— START Material for this task —

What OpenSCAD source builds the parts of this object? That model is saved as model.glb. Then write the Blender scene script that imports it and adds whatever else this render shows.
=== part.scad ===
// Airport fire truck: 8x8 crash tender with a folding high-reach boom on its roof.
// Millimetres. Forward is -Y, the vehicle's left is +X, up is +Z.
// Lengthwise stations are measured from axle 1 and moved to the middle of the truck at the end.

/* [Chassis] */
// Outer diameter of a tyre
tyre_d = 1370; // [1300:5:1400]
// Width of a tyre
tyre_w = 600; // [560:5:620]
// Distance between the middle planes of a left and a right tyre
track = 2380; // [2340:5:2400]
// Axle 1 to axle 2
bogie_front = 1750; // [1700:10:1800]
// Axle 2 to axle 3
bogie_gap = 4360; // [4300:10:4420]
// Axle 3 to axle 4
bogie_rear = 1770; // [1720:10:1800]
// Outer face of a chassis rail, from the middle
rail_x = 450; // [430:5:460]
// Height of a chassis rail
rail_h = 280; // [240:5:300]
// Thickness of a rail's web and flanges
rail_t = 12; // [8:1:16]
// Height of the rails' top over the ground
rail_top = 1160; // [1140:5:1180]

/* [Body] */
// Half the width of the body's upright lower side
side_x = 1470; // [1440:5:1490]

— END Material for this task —
— START Material for this task —

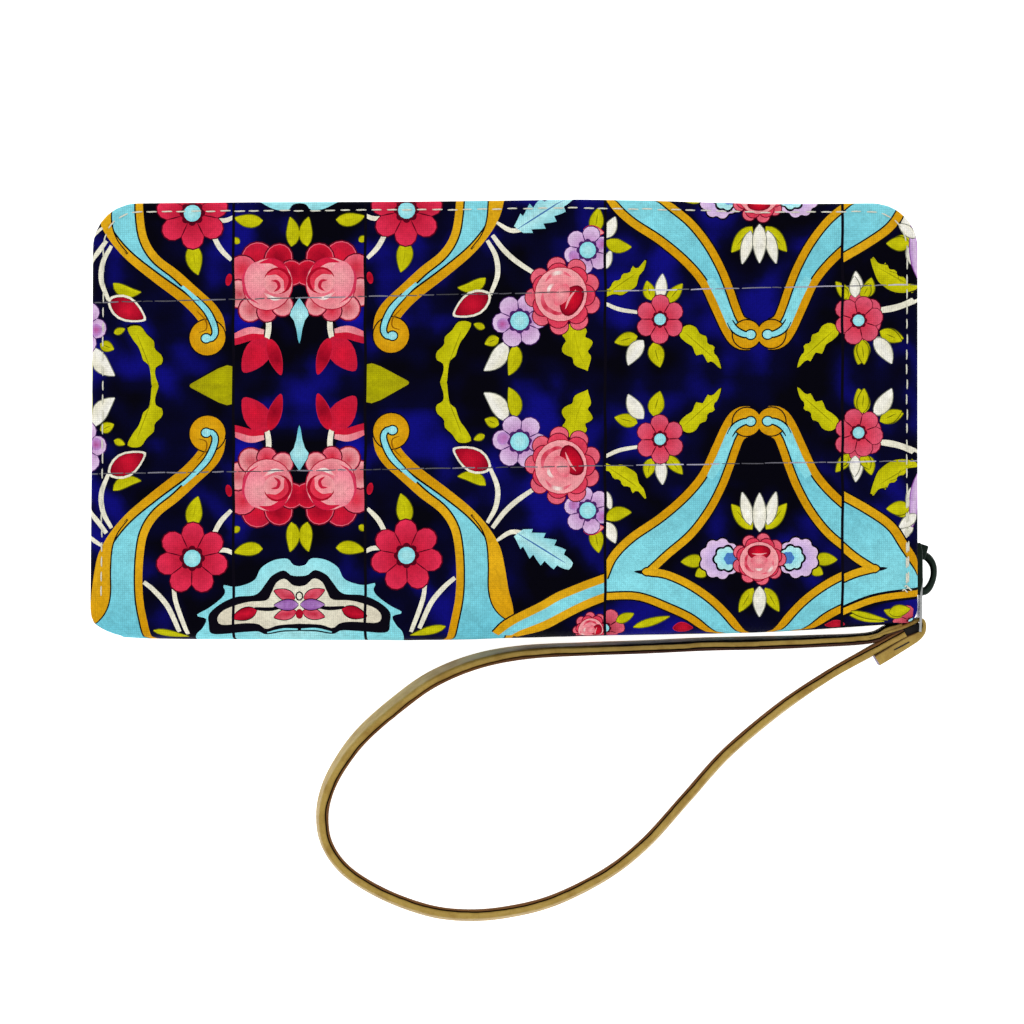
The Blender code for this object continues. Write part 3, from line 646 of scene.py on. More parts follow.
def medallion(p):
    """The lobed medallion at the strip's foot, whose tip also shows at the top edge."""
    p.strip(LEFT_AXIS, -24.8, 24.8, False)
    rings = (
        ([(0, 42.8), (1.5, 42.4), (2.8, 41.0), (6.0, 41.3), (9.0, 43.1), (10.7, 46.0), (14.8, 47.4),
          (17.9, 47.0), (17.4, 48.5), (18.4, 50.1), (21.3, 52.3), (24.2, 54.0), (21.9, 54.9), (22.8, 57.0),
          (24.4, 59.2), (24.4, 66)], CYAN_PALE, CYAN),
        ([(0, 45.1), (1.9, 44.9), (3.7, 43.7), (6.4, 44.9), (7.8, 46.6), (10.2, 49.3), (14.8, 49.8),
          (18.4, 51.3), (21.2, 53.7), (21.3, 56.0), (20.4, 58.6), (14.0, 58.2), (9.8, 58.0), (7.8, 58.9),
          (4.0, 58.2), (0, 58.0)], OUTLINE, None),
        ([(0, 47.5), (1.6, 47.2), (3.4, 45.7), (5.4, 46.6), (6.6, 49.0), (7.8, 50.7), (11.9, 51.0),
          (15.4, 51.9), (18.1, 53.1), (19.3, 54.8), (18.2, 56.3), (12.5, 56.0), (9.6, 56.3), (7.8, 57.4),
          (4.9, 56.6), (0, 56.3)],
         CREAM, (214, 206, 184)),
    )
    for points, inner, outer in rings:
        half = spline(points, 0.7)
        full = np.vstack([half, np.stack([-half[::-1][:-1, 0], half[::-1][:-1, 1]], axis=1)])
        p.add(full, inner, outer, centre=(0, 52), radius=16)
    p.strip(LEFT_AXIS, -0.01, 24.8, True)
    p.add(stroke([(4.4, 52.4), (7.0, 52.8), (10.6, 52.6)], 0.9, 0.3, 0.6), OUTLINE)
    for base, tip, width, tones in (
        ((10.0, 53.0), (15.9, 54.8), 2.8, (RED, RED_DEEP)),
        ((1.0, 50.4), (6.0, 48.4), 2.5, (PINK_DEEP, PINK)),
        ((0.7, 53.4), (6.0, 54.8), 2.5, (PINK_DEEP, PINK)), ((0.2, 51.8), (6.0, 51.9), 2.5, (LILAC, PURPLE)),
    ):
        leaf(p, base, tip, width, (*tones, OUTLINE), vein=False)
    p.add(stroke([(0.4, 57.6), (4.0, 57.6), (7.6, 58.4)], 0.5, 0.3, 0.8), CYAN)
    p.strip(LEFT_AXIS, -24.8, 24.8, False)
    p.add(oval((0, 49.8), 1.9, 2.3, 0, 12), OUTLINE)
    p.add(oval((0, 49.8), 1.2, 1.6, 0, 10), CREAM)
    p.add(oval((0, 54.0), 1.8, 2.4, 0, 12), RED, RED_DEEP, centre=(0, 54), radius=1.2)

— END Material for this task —

* To do: Return every line containing "Blender".

* Task output:
What OpenSCAD source builds the parts of this object? That model is saved as model.glb. Then write the Blender scene script that imports it and adds whatever else this render shows.
The Blender code for this object continues. Write part 3, from line 646 of scene.py on. More parts follow.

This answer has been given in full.